Vegan brunch in Mexico City is still relatively rare and Vegan Inc. is one of the few places to find breakfast items. Each weekend, artfully-prepared breakfast dishes include pancakes, matcha fruit boles, and black mole enmoladas (similar to enchiladas but with black mole sauce instead of red chili sauce). Condesa’s Plan V offers breakfast every day, including Mexican and Western favorites such as chilaquiles (fried tortilla chips covered with salsa, cheese, and crema), waffles, and acai bowls topped with amaranth and fresh berries. One of the best executed breakfast items is the garbanzo and soy omelet, served a la Mexicana, with black beans, avocado, and warm tortillas.

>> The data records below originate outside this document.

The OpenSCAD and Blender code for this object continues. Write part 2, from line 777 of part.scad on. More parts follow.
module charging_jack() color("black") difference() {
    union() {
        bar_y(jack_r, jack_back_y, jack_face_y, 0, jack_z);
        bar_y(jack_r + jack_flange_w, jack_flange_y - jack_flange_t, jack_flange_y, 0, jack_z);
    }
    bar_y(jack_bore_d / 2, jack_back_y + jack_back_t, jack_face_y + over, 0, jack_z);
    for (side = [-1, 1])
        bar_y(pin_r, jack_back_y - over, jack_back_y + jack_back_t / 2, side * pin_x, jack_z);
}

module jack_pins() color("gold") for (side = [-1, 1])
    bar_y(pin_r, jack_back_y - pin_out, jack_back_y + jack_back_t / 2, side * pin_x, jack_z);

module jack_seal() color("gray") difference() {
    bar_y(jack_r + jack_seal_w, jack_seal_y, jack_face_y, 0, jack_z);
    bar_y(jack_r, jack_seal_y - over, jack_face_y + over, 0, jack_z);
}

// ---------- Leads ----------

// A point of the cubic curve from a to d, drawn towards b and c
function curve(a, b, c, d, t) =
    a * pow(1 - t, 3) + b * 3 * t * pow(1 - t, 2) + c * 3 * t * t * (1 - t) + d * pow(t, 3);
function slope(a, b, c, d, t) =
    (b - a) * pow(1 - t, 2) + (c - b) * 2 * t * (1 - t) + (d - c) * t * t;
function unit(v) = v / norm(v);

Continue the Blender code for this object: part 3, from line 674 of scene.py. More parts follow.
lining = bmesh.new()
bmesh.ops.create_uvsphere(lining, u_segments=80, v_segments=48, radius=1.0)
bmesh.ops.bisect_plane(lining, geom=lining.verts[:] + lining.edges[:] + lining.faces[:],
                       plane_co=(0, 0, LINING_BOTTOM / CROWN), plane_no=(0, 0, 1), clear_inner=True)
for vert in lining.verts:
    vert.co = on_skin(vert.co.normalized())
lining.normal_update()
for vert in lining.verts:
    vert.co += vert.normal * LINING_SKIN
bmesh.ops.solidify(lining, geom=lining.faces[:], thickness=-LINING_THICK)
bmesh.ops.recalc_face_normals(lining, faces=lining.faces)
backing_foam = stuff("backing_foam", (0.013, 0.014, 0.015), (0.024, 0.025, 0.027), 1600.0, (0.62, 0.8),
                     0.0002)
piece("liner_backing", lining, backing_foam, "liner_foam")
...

Mexico City offers far too many excellent vegan options to fit into this article. Other notable mentions include Viko, a vegan taqueria hidden in an underground walkway at Pasaje Chapultepec; Forever Vegano (not to be confused with the previously mentioned Por Siempre Vegano, which means “forever vegan”), a semi-upscale restaurant serving hard-to find goodies like coconut ceviche and cashew-ricotta stuffed squash flower tempura; and Los Loosers, possibly the most famous vegan restaurant in the city that began as a bicycle delivery service and now attracts throngs of tourists drawn to their Japanese and Mexican fusion dishes (think Aztec ramen, al pastor noodles, and deep fried onion with guacamole).
With flight prices dropping to Mexico City and a growing acceptance of athleisure fashion, grab your favorite pair(s) of elastic waistband pants and run for the border to eat with no reservations!